#### Exercise directions
Print the full listing exactly.

#### Dataset extract

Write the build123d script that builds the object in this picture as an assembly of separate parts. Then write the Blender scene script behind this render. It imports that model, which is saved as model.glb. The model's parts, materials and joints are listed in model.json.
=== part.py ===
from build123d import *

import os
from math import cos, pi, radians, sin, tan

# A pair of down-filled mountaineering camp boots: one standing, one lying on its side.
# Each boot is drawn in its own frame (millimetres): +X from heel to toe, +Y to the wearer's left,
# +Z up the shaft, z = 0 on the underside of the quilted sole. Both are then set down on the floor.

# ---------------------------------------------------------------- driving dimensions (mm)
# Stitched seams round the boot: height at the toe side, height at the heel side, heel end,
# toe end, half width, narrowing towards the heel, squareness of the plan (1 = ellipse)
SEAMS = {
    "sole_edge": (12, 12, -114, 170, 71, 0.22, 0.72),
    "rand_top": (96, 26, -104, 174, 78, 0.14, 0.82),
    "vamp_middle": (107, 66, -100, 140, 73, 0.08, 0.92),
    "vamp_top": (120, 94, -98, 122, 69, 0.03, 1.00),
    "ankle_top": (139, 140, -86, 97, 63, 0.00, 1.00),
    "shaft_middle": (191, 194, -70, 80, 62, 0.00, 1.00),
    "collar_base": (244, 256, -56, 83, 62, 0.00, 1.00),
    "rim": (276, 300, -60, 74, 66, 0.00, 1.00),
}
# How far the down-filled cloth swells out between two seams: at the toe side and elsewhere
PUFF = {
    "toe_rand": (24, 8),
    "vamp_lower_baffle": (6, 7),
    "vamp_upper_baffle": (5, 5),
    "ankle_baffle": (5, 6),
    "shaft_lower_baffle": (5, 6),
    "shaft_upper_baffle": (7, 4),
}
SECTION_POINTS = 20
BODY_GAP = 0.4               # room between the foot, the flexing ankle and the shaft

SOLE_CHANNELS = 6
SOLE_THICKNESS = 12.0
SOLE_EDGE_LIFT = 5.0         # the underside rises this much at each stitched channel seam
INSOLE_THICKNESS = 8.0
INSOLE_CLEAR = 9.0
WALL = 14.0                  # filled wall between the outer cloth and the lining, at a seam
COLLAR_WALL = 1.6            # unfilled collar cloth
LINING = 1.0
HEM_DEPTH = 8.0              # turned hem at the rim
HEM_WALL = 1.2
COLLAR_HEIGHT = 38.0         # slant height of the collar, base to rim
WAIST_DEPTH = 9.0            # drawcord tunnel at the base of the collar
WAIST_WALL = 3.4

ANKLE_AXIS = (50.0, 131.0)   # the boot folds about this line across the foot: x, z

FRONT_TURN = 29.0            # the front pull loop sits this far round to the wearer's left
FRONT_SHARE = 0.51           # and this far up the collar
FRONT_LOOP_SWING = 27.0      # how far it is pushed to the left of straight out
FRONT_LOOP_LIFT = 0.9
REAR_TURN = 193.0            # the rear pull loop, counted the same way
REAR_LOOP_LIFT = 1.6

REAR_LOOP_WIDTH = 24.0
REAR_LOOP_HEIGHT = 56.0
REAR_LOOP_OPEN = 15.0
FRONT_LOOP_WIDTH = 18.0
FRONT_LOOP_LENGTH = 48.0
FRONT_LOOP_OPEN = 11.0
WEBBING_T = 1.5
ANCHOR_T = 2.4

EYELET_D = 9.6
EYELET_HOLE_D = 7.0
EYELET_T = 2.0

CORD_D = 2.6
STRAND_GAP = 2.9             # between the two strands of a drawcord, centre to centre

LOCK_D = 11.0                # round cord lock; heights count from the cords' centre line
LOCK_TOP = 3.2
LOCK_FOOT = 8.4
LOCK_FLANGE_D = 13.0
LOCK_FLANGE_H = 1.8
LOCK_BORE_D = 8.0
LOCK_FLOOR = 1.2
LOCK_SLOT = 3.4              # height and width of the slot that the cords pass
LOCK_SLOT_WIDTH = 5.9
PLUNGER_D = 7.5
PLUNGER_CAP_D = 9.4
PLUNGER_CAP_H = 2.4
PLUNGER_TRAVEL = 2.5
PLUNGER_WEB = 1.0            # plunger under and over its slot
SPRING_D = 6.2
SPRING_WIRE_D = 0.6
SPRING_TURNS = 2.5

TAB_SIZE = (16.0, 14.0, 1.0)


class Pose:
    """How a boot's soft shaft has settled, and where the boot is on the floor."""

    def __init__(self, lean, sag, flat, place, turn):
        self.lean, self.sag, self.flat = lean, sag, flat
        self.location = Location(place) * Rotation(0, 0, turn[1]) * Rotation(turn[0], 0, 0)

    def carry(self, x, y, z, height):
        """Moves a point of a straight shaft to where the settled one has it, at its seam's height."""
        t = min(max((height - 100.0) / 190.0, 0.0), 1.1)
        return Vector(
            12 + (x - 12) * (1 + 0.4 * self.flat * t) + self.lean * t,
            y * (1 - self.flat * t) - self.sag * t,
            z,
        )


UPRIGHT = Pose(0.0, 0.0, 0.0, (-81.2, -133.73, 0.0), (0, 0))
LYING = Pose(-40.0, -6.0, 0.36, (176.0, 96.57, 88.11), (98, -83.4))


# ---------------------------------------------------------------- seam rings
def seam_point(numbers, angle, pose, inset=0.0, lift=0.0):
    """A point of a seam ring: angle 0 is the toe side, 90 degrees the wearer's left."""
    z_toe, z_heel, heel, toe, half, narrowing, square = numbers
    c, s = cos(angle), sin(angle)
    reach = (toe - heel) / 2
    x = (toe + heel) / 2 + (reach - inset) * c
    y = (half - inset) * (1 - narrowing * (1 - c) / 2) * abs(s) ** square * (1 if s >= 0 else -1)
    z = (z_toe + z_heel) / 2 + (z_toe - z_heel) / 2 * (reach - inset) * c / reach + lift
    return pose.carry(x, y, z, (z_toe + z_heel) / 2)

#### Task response
Write the build123d script that builds the object in this picture as an assembly of separate parts. Then write the Blender scene script behind this render. It imports that model, which is saved as model.glb. The model's parts, materials and joints are listed in model.json.
=== part.py ===
from build123d import *

import os
from math import cos, pi, radians, sin, tan

# A pair of down-filled mountaineering camp boots: one standing, one lying on its side.
# Each boot is drawn in its own frame (millimetres): +X from heel to toe, +Y to the wearer's left,
# +Z up the shaft, z = 0 on the underside of the quilted sole. Both are then set down on the floor.

# ---------------------------------------------------------------- driving dimensions (mm)
# Stitched seams round the boot: height at the toe side, height at the heel side, heel end,
# toe end, half width, narrowing towards the heel, squareness of the plan (1 = ellipse)
SEAMS = {
    "sole_edge": (12, 12, -114, 170, 71, 0.22, 0.72),
    "rand_top": (96, 26, -104, 174, 78, 0.14, 0.82),
    "vamp_middle": (107, 66, -100, 140, 73, 0.08, 0.92),
    "vamp_top": (120, 94, -98, 122, 69, 0.03, 1.00),
    "ankle_top": (139, 140, -86, 97, 63, 0.00, 1.00),
    "shaft_middle": (191, 194, -70, 80, 62, 0.00, 1.00),
    "collar_base": (244, 256, -56, 83, 62, 0.00, 1.00),
    "rim": (276, 300, -60, 74, 66, 0.00, 1.00),
}
# How far the down-filled cloth swells out between two seams: at the toe side and elsewhere
PUFF = {
    "toe_rand": (24, 8),
    "vamp_lower_baffle": (6, 7),
    "vamp_upper_baffle": (5, 5),
    "ankle_baffle": (5, 6),
    "shaft_lower_baffle": (5, 6),
    "shaft_upper_baffle": (7, 4),
}
SECTION_POINTS = 20
BODY_GAP = 0.4               # room between the foot, the flexing ankle and the shaft

SOLE_CHANNELS = 6
SOLE_THICKNESS = 12.0
SOLE_EDGE_LIFT = 5.0         # the underside rises this much at each stitched channel seam
INSOLE_THICKNESS = 8.0
INSOLE_CLEAR = 9.0
WALL = 14.0                  # filled wall between the outer cloth and the lining, at a seam
COLLAR_WALL = 1.6            # unfilled collar cloth
LINING = 1.0
HEM_DEPTH = 8.0              # turned hem at the rim
HEM_WALL = 1.2
COLLAR_HEIGHT = 38.0         # slant height of the collar, base to rim
WAIST_DEPTH = 9.0            # drawcord tunnel at the base of the collar
WAIST_WALL = 3.4

ANKLE_AXIS = (50.0, 131.0)   # the boot folds about this line across the foot: x, z

FRONT_TURN = 29.0            # the front pull loop sits this far round to the wearer's left
FRONT_SHARE = 0.51           # and this far up the collar
FRONT_LOOP_SWING = 27.0      # how far it is pushed to the left of straight out
FRONT_LOOP_LIFT = 0.9
REAR_TURN = 193.0            # the rear pull loop, counted the same way
REAR_LOOP_LIFT = 1.6

REAR_LOOP_WIDTH = 24.0
REAR_LOOP_HEIGHT = 56.0
REAR_LOOP_OPEN = 15.0
FRONT_LOOP_WIDTH = 18.0
FRONT_LOOP_LENGTH = 48.0
FRONT_LOOP_OPEN = 11.0
WEBBING_T = 1.5
ANCHOR_T = 2.4

EYELET_D = 9.6
EYELET_HOLE_D = 7.0
EYELET_T = 2.0

CORD_D = 2.6
STRAND_GAP = 2.9             # between the two strands of a drawcord, centre to centre

LOCK_D = 11.0                # round cord lock; heights count from the cords' centre line
LOCK_TOP = 3.2
LOCK_FOOT = 8.4
LOCK_FLANGE_D = 13.0
LOCK_FLANGE_H = 1.8
LOCK_BORE_D = 8.0
LOCK_FLOOR = 1.2
LOCK_SLOT = 3.4              # height and width of the slot that the cords pass
LOCK_SLOT_WIDTH = 5.9
PLUNGER_D = 7.5
PLUNGER_CAP_D = 9.4
PLUNGER_CAP_H = 2.4
PLUNGER_TRAVEL = 2.5
PLUNGER_WEB = 1.0            # plunger under and over its slot
SPRING_D = 6.2
SPRING_WIRE_D = 0.6
SPRING_TURNS = 2.5

TAB_SIZE = (16.0, 14.0, 1.0)


class Pose:
    """How a boot's soft shaft has settled, and where the boot is on the floor."""

    def __init__(self, lean, sag, flat, place, turn):
        self.lean, self.sag, self.flat = lean, sag, flat
        self.location = Location(place) * Rotation(0, 0, turn[1]) * Rotation(turn[0], 0, 0)

    def carry(self, x, y, z, height):
        """Moves a point of a straight shaft to where the settled one has it, at its seam's height."""
        t = min(max((height - 100.0) / 190.0, 0.0), 1.1)
        return Vector(
            12 + (x - 12) * (1 + 0.4 * self.flat * t) + self.lean * t,
            y * (1 - self.flat * t) - self.sag * t,
            z,
        )


UPRIGHT = Pose(0.0, 0.0, 0.0, (-81.2, -133.73, 0.0), (0, 0))
LYING = Pose(-40.0, -6.0, 0.36, (176.0, 96.57, 88.11), (98, -83.4))


# ---------------------------------------------------------------- seam rings
def seam_point(numbers, angle, pose, inset=0.0, lift=0.0):
    """A point of a seam ring: angle 0 is the toe side, 90 degrees the wearer's left."""
    z_toe, z_heel, heel, toe, half, narrowing, square = numbers
    c, s = cos(angle), sin(angle)
    reach = (toe - heel) / 2
    x = (toe + heel) / 2 + (reach - inset) * c
    y = (half - inset) * (1 - narrowing * (1 - c) / 2) * abs(s) ** square * (1 if s >= 0 else -1)
    z = (z_toe + z_heel) / 2 + (z_toe - z_heel) / 2 * (reach - inset) * c / reach + lift
    return pose.carry(x, y, z, (z_toe + z_heel) / 2)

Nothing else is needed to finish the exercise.